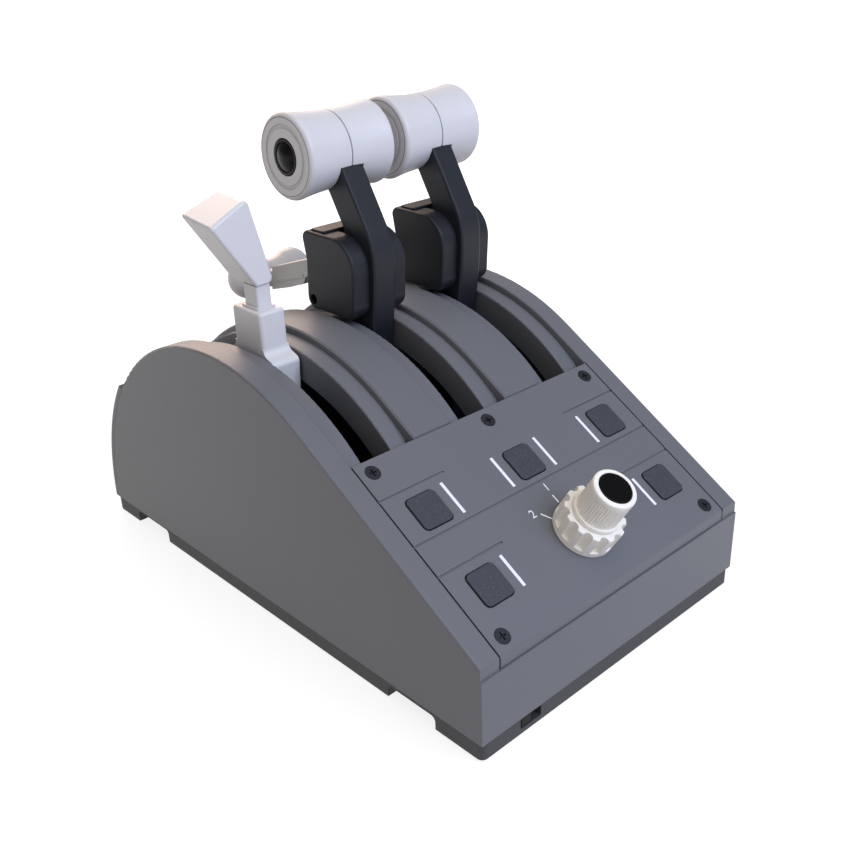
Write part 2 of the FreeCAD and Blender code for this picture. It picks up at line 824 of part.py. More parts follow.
def make_knob_ring():
    body = new_body("selector_ring")
    pad(body, "XY_Plane", [Ring(0, 0, z.ring_radius)], z.ring_high - 0.4, offset=0.4)
    dress(body, "Fillet", 0.8, lambda edge: near(edge.BoundBox.ZMin, z.ring_high.value))
    flute = pocket(body, "XY_Plane", [Ring(0, z.ring_radius + z.flute_radius * 0.1, z.flute_radius)],
                   z.ring_high - z.ring_foot, offset=z.ring_high)
    pattern(body, "PolarPattern", flute, "Z_Axis", z.flute_count)
    pocket(body, "XY_Plane", [Ring(0, 0, z.spindle_radius + z.ring_bore_clear)], z.ring_high, offset=z.ring_high)
    on_knob(body)
    return body


def make_knob_dial():
    body = new_body("dial_knob")
    foot = z.ring_high + 0.3
    pad(body, "XY_Plane", [Ring(0, 0, z.dial_flange)], 1.8, offset=foot)
    pad(body, "XY_Plane", [Ring(0, 0, z.dial_radius)], z.dial_high - foot - 3, offset=foot + 1)
    rib = pocket(body, "XY_Plane", [Ring(0, z.dial_radius + z.rib_radius * 0.4, z.rib_radius)], z.dial_high - foot - 4.8,
                 offset=z.dial_high - 3)
    pattern(body, "PolarPattern", rib, "Z_Axis", z.rib_count)
    pad(body, "XY_Plane", [Ring(0, 0, z.dial_rim)], 3, offset=z.dial_high - 3)
    dress(body, "Fillet", 1.0, lambda edge: near(edge.BoundBox.ZMin, z.dial_high.value))
    pocket(body, "XY_Plane", [Ring(0, 0, z.cap_radius + 0.25)], 6, offset=z.dial_high)
    pocket(body, "XY_Plane", [Ring(0, 0, z.spindle_radius + z.run_clear)], z.dial_high, offset=24.8)
    on_knob(body)
    return body


def make_knob_cap():
    body = new_body("dial_cap")
    pad(body, "XY_Plane", [Ring(0, 0, z.cap_radius)], 4.6, offset=z.dial_high - 4.4)
    dress(body, "Fillet", 0.4, lambda edge: near(edge.BoundBox.ZMin, z.dial_high.value + 0.2))
    on_knob(body)
    return body


def make_mode_switch():
    body = new_body("mode_switch")
    y = -front - 6
    middle = (z.base_lift + z.base_top) / 2 + 0.8
    pad(body, "XZ_Plane", [round_box(-lever_pitch, middle, 12.4, 4.8, 0.6)], 3, offset=y - 0.6, back=True)
    return body


def make_mode_slider():
    body = new_body("mode_slider")
    middle = (z.base_lift + z.base_top) / 2 + 0.8
    pad(body, "XZ_Plane", [round_box(-lever_pitch - 2.6, middle, 5.6, 4.2, 0.5)], 5, offset=-front - 5.9)
    return body


def make_shaft():
    body = new_body("pivot_shaft")
    pad(body, "YZ_Plane", [Ring(pivot_y, z.pivot_high, z.shaft_radius)], bracket_out * 2 + 12, middle=True)
    return body


def make_bracket(label, side):
    body = new_body(label)
    low = z.base_lift + 2.5
    shape = [
        point(pivot_y - 20, low), point(pivot_y + 20, low), point(pivot_y + 20, low + 3),
        point(pivot_y + 9, z.pivot_high + 7), point(pivot_y - 9, z.pivot_high + 7),
        point(pivot_y - 20, low + 3),
    ]
    inside = bracket_out * side
    pad(body, "YZ_Plane", [shape], z.bracket_thick, offset=inside, back=side < 0)
    bore = Ring(pivot_y, z.pivot_high, z.shaft_radius + 0.02)
    pocket(body, "YZ_Plane", [bore], (bracket_out + z.bracket_thick + 1) * 2, middle=True)
    return body


def make_spacers():
    body = new_body("hub_spacers")
    gap = lever_pitch - z.arm_half * 2 - 0.6
    outer = bracket_out - lever_pitch - z.arm_half - 0.4
    rings = [Ring(pivot_y, z.pivot_high, 6.5), Ring(pivot_y, z.pivot_high, z.shaft_radius + 0.05)]
    pad(body, "YZ_Plane", rings, gap, offset=z.arm_half + 0.3)
    pad(body, "YZ_Plane", rings, gap, offset=-z.arm_half - 0.3, back=True)
    pad(body, "YZ_Plane", rings, outer, offset=lever_pitch + z.arm_half + 0.3)
    pad(body, "YZ_Plane", rings, outer, offset=-lever_pitch - z.arm_half - 0.3, back=True)
    return body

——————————

• **TASK**
Each line above must be printed exactly as it appears.

• **EXERCISE OUTPUT**
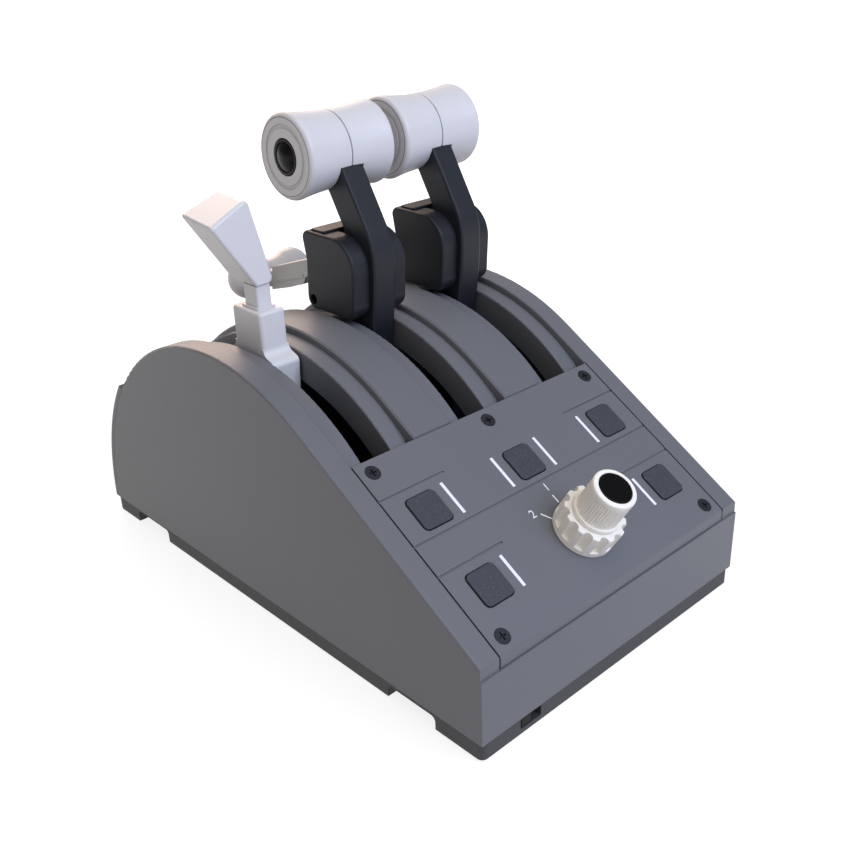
Write part 2 of the FreeCAD and Blender code for this picture. It picks up at line 824 of part.py. More parts follow.
def make_knob_ring():
    body = new_body("selector_ring")
    pad(body, "XY_Plane", [Ring(0, 0, z.ring_radius)], z.ring_high - 0.4, offset=0.4)
    dress(body, "Fillet", 0.8, lambda edge: near(edge.BoundBox.ZMin, z.ring_high.value))
    flute = pocket(body, "XY_Plane", [Ring(0, z.ring_radius + z.flute_radius * 0.1, z.flute_radius)],
                   z.ring_high - z.ring_foot, offset=z.ring_high)
    pattern(body, "PolarPattern", flute, "Z_Axis", z.flute_count)
    pocket(body, "XY_Plane", [Ring(0, 0, z.spindle_radius + z.ring_bore_clear)], z.ring_high, offset=z.ring_high)
    on_knob(body)
    return body


def make_knob_dial():
    body = new_body("dial_knob")
    foot = z.ring_high + 0.3
    pad(body, "XY_Plane", [Ring(0, 0, z.dial_flange)], 1.8, offset=foot)
    pad(body, "XY_Plane", [Ring(0, 0, z.dial_radius)], z.dial_high - foot - 3, offset=foot + 1)
    rib = pocket(body, "XY_Plane", [Ring(0, z.dial_radius + z.rib_radius * 0.4, z.rib_radius)], z.dial_high - foot - 4.8,
                 offset=z.dial_high - 3)
    pattern(body, "PolarPattern", rib, "Z_Axis", z.rib_count)
    pad(body, "XY_Plane", [Ring(0, 0, z.dial_rim)], 3, offset=z.dial_high - 3)
    dress(body, "Fillet", 1.0, lambda edge: near(edge.BoundBox.ZMin, z.dial_high.value))
    pocket(body, "XY_Plane", [Ring(0, 0, z.cap_radius + 0.25)], 6, offset=z.dial_high)
    pocket(body, "XY_Plane", [Ring(0, 0, z.spindle_radius + z.run_clear)], z.dial_high, offset=24.8)
    on_knob(body)
    return body


def make_knob_cap():
    body = new_body("dial_cap")
    pad(body, "XY_Plane", [Ring(0, 0, z.cap_radius)], 4.6, offset=z.dial_high - 4.4)
    dress(body, "Fillet", 0.4, lambda edge: near(edge.BoundBox.ZMin, z.dial_high.value + 0.2))
    on_knob(body)
    return body


def make_mode_switch():
    body = new_body("mode_switch")
    y = -front - 6
    middle = (z.base_lift + z.base_top) / 2 + 0.8
    pad(body, "XZ_Plane", [round_box(-lever_pitch, middle, 12.4, 4.8, 0.6)], 3, offset=y - 0.6, back=True)
    return body


def make_mode_slider():
    body = new_body("mode_slider")
    middle = (z.base_lift + z.base_top) / 2 + 0.8
    pad(body, "XZ_Plane", [round_box(-lever_pitch - 2.6, middle, 5.6, 4.2, 0.5)], 5, offset=-front - 5.9)
    return body


def make_shaft():
    body = new_body("pivot_shaft")
    pad(body, "YZ_Plane", [Ring(pivot_y, z.pivot_high, z.shaft_radius)], bracket_out * 2 + 12, middle=True)
    return body


def make_bracket(label, side):
    body = new_body(label)
    low = z.base_lift + 2.5
    shape = [
        point(pivot_y - 20, low), point(pivot_y + 20, low), point(pivot_y + 20, low + 3),
        point(pivot_y + 9, z.pivot_high + 7), point(pivot_y - 9, z.pivot_high + 7),
        point(pivot_y - 20, low + 3),
    ]
    inside = bracket_out * side
    pad(body, "YZ_Plane", [shape], z.bracket_thick, offset=inside, back=side < 0)
    bore = Ring(pivot_y, z.pivot_high, z.shaft_radius + 0.02)
    pocket(body, "YZ_Plane", [bore], (bracket_out + z.bracket_thick + 1) * 2, middle=True)
    return body


def make_spacers():
    body = new_body("hub_spacers")
    gap = lever_pitch - z.arm_half * 2 - 0.6
    outer = bracket_out - lever_pitch - z.arm_half - 0.4
    rings = [Ring(pivot_y, z.pivot_high, 6.5), Ring(pivot_y, z.pivot_high, z.shaft_radius + 0.05)]
    pad(body, "YZ_Plane", rings, gap, offset=z.arm_half + 0.3)
    pad(body, "YZ_Plane", rings, gap, offset=-z.arm_half - 0.3, back=True)
    pad(body, "YZ_Plane", rings, outer, offset=lever_pitch + z.arm_half + 0.3)
    pad(body, "YZ_Plane", rings, outer, offset=-lever_pitch - z.arm_half - 0.3, back=True)
    return body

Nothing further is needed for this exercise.